Now that her grandfather has died (November, 2000), Jen and Jon are trying to figure out how they can keep the place as a farm that will support itself. “We know how fortunate we are,” says Jen. “There aren’t many of these old saltwater farms left. We’re probably going to have to get some kind of farmland easements, one of those Blue Hill Heritage Trust things. We’re still looking into it. Right now we’re kind of nervous about this. It’s great to live on the farm with our kids, but farmers don’t have this kind of house.” They have two boys, Nolan, 6 and Walker, two.

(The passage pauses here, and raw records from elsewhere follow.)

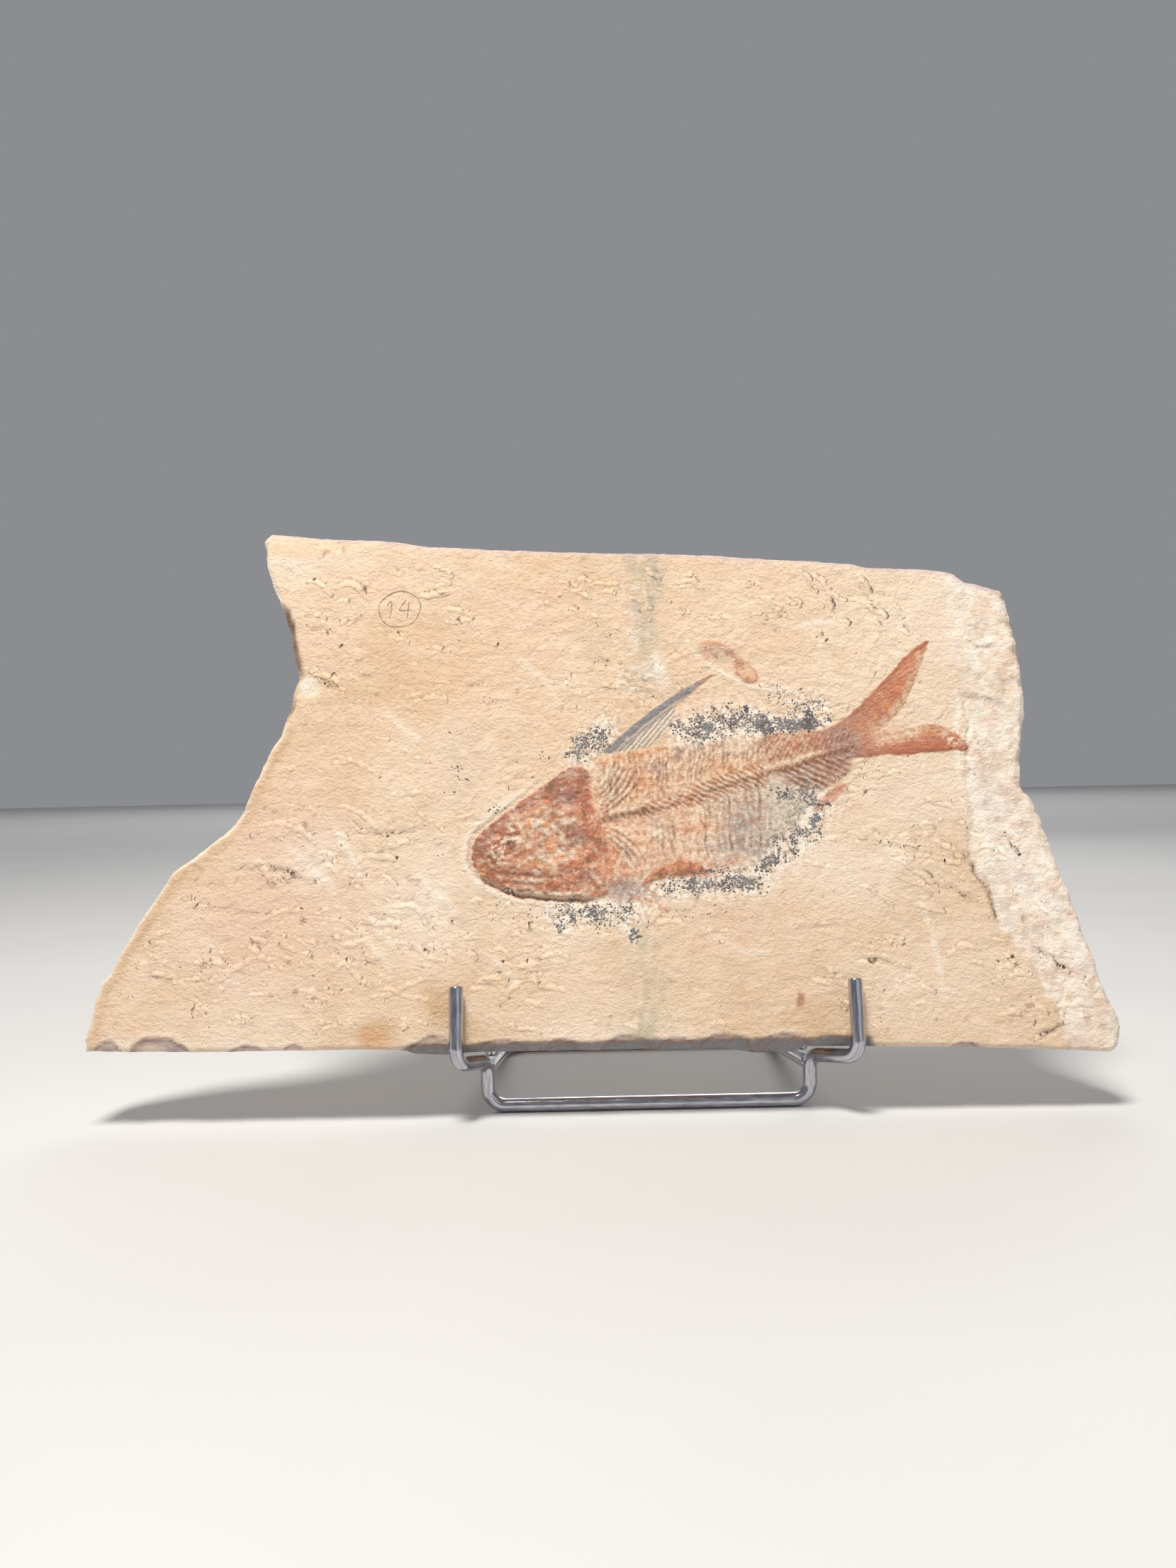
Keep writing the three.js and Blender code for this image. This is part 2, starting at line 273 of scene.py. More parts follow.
def rounded(points, closed=False, rounds=2):
    """Corner cutting: in every round, each piece of the line keeps only its quarter points."""
    line = np.asarray(points, float)
    for _ in range(rounds):
        after = np.roll(line, -1, axis=0) if closed else line[1:]
        before = line if closed else line[:-1]
        cut = np.stack([0.75 * before + 0.25 * after, 0.25 * before + 0.75 * after], axis=1)
        cut = cut.reshape(-1, 2)
        line = cut if closed else np.vstack([line[:1], cut, line[-1:]])
    return line


def near(across, up, points):
    """Distance to a line of straight pieces, the side of it (left is plus one) and the place
    along it: each place is dropped square onto every piece and the nearest piece is kept."""
    line = np.asarray(points, float)
    gap = np.full(np.shape(across), 1e6)
    side = np.zeros(np.shape(across))
    place = np.zeros(np.shape(across))
    run = 0.0
    for start, end in zip(line[:-1], line[1:]):
        step = end - start
        length = math.hypot(step[0], step[1])
        share = ((across - start[0]) * step[0] + (up - start[1]) * step[1]) / length**2
        share = np.clip(share, 0.0, 1.0)
        right = across - start[0] - share * step[0]
        above = up - start[1] - share * step[1]
        here = np.hypot(right, above)
        closer = here < gap
        gap = np.where(closer, here, gap)
        side = np.where(closer, np.sign(step[0] * above - step[1] * right), side)
        place = np.where(closer, run + share * length, place)
        run += length
    return gap, side, place / run


def inside(across, up, ring):
    """Distance inside a closed ring, minus outside it: the distance to its nearest side, with
    the sign from counting the sides that a line to the right crosses."""
    ring = np.asarray(ring, float)
    closed = np.vstack([ring, ring[:1]])
    gap = near(across, up, closed)[0]
    odd = np.zeros(np.shape(across), bool)
    for start, end in zip(closed[:-1], closed[1:]):
        if start[1] == end[1]:
            continue
        slope = (end[0] - start[0]) / (end[1] - start[1])
        spans = (start[1] > up) != (end[1] > up)
        odd ^= spans & (across < slope * (up - start[1]) + start[0])
    return np.where(odd, gap, -gap)


def bell(value, width):
    """Bell curve: e to the power of minus the square of the value over the width."""
    return np.exp(-((value / width) ** 2))


def span(value, start, full, end, gone):
    """One between full and end, nought before start and past gone, smooth steps between."""
    return ramp(start, full, value) * (1 - ramp(end, gone, value))


def ends_fade(place):
    """Root of a sine along a line: one in its middle and nought at both ends."""
    return np.sqrt(np.clip(np.sin(np.pi * np.clip(place, 0.0, 1.0)), 0.0, 1.0))


def unit(vectors):
    """The same vectors with a length of one."""
    length = np.sqrt(np.sum(vectors**2, axis=-1, keepdims=True))
    return vectors / np.maximum(length, 1e-9)


def left_of(ahead):
    """Flat directions turned a quarter to the left."""
    return np.stack([-ahead[..., 1], ahead[..., 0]], axis=-1)


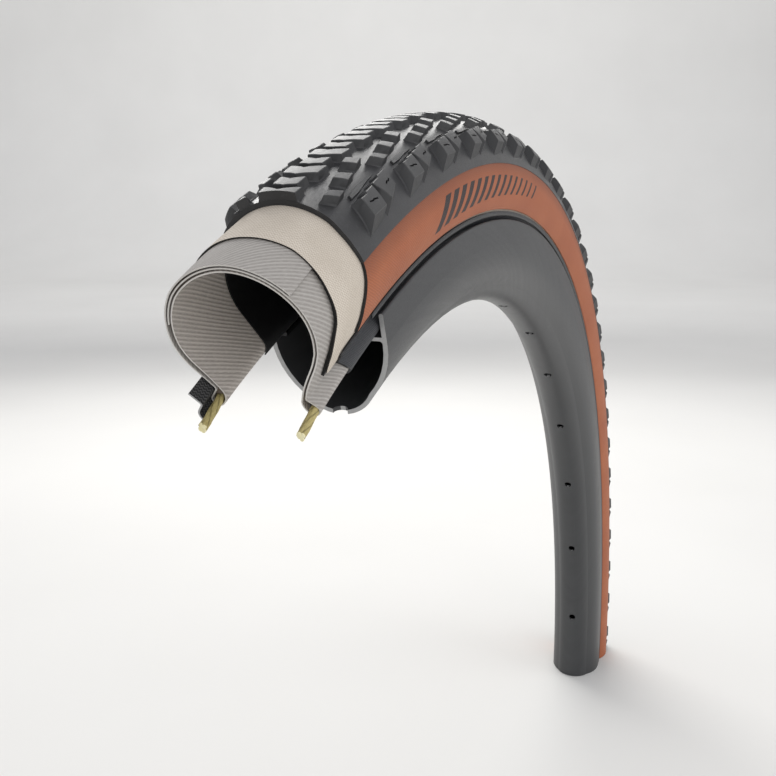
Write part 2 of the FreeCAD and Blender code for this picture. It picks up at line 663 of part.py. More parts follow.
def place_row(shape, first, step, lo, hi):
    """Copies of one block around the axle, cut where they cross either end plane."""
    out = []
    k = -4
    while first + k * step < 92.0:
        a = first + k * step
        k += 1
        if a + hi <= FRONT + 0.05 or a + lo >= 90.0 - 0.05:
            continue
        c = shape.copy()
        c.rotate(Vector(0, 0, 0), Vector(0, 1, 0), a)
        if a + lo < FRONT:
            c = c.common(front_keep)
        if a + hi > 90.0:
            c = c.common(low_keep)
        for so in c.Solids:
            if so.Volume > 0.5:
                out.append(so)
    return out


def group(label, solids):
    f = doc.addObject("Part::Feature", label)
    f.Label = label
    f.Shape = Part.makeCompound(solids)
    f.Placement = FreeCAD.Placement(Vector(0, 0, 0), FreeCAD.Rotation(0, 0, 0))
    return f


bp, sp = P["bar_pitch"], P["side_pitch"]
wide = block(WIDE, WIDE_F, P["centre_top"])
group("centre_bars_wide", place_row(wide, -19.75, bp, -0.95, 0.55))
narrow = block(NARROW, NARROW_F, P["centre_top"])
group("centre_bars_narrow", place_row(narrow, -18.80, bp, -0.70, 0.60))
for side, s, sh in (("near", -1, 0.0), ("far", 1, P["far_shift"])):
    solids = []
    for poly, centre in TRANS:
        tb_ = block(mirror(poly, s), mirror(grow(poly, 0.22, 1.7), s), P["transition_top"])
        solids += place_row(tb_, centre + sh, sp, -0.75, 0.85)
    group("transition_blocks_" + side, solids)
    mid = -19.2
    a_top = [(t - mid, s * p) for t, p in SHOULDER_A]
    a_foot = [(t - mid, s * p) for t, p in SHOULDER_A_F]
    b_top = [(t - mid, s * p) for t, p in SHOULDER_B]
    b_foot = [(t - mid, s * p) for t, p in SHOULDER_B_F]
    ka = block(a_top, a_foot, P["shoulder_top"])
    kb = block(b_top, b_foot, P["shoulder_top"] - 0.15)
    pair = Part.makeCompound([ka, kb])
    group("shoulder_knobs_" + side, place_row(pair, mid + sh, sp, -2.1, 1.9))
    ledge = [(t - mid, s * p) for t, p in LEDGE]
    group("shoulder_ledges_" + side, place_row(block(ledge, ledge, P["ledge_top"]), mid + sh, sp, -1.3, 1.3))

doc.recompute()

# ---------------------------------------------------------------- checks and export
NODES = ["rim", "rim_tape", "inner_liner", "casing_ply", "bead_core_near", "bead_core_far",
         "bead_filler_near", "bead_filler_far", "breaker", "chafer_near", "chafer_far",
         "rim_strip_near", "rim_strip_far", "sidewall_near", "sidewall_far", "tread_base",
         "centre_bars_wide", "centre_bars_narrow", "transition_blocks_near",
         "transition_blocks_far", "shoulder_knobs_near", "shoulder_knobs_far",
         "shoulder_ledges_near", "shoulder_ledges_far"]
for obj in doc.Objects:
    bad = [q for q in obj.State if q in ("Invalid", "Error")]
    if bad:
        raise RuntimeError("%s: %s" % (obj.Label, bad))
os.makedirs("parts", exist_ok=True)
for node in NODES:
    obj = [o for o in doc.Objects if o.Label == node][0]
    shp = obj.Shape
    if shp.isNull() or not shp.isValid():
        raise RuntimeError("bad shape: " + node)
    bb = shp.BoundBox
    print("%-24s solids %3d vol %10.1f  x %.1f..%.1f y %.2f..%.2f z %.1f..%.1f" % (
        node, len(shp.Solids), shp.Volume, bb.XMin, bb.XMax, bb.YMin, bb.YMax, bb.ZMin, bb.ZMax))
    shp.exportStep("parts/" + node + ".step")
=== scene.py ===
import bpy, bmesh, math
import numpy as np
from mathutils import Vector, Matrix

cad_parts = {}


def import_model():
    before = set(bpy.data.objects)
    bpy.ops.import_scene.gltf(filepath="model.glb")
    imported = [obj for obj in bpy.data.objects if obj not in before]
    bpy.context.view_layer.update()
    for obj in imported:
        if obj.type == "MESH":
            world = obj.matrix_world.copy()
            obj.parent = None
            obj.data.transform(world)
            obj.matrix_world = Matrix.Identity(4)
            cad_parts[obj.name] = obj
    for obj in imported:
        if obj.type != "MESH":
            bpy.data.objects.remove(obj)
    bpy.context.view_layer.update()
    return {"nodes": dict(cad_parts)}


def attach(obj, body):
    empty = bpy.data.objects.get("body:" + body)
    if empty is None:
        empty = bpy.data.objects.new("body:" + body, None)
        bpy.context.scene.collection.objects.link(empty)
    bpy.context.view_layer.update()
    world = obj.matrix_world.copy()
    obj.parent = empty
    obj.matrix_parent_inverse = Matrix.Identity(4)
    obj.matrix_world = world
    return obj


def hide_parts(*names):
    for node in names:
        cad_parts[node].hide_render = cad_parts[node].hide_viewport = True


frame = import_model()
scene = bpy.context.scene
MM = 0.001
R0 = 330.30            # carcass centre circle
TC, TO = 330.84, 18.16  # tread base circle
rng = np.random.default_rng(7)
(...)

Jon agrees that being a carpenter will help a lot with the maintenance of a 200-year-old house with its 11 rooms, ells and attached sheds. “But it’s going to have to be a month or two a year of maintenance time,” he says. “Where do I get paid for that?” He and Jen are trying to work toward “homesteading,” that is, closer and closer to a self-sustaining operation. They see Dennis King as a role model. “He’s a scientist. He’s always working on his one little thing, seeing if it works. If it doesn’t, he doesn’t get locked into it. He’s not afraid of change.” Jon and Jen are a couple whose willingness to keep trying something new is matched by their enthusiasm and their obvious enjoyment of what they’re doing, despite the difficulties. “We’re gaining,” says Jon, “but I really feel I know less than I did 10 years ago. I know how much I don’t know. I’m not sure we’re in a position to offer advice. Come back in 10 years.”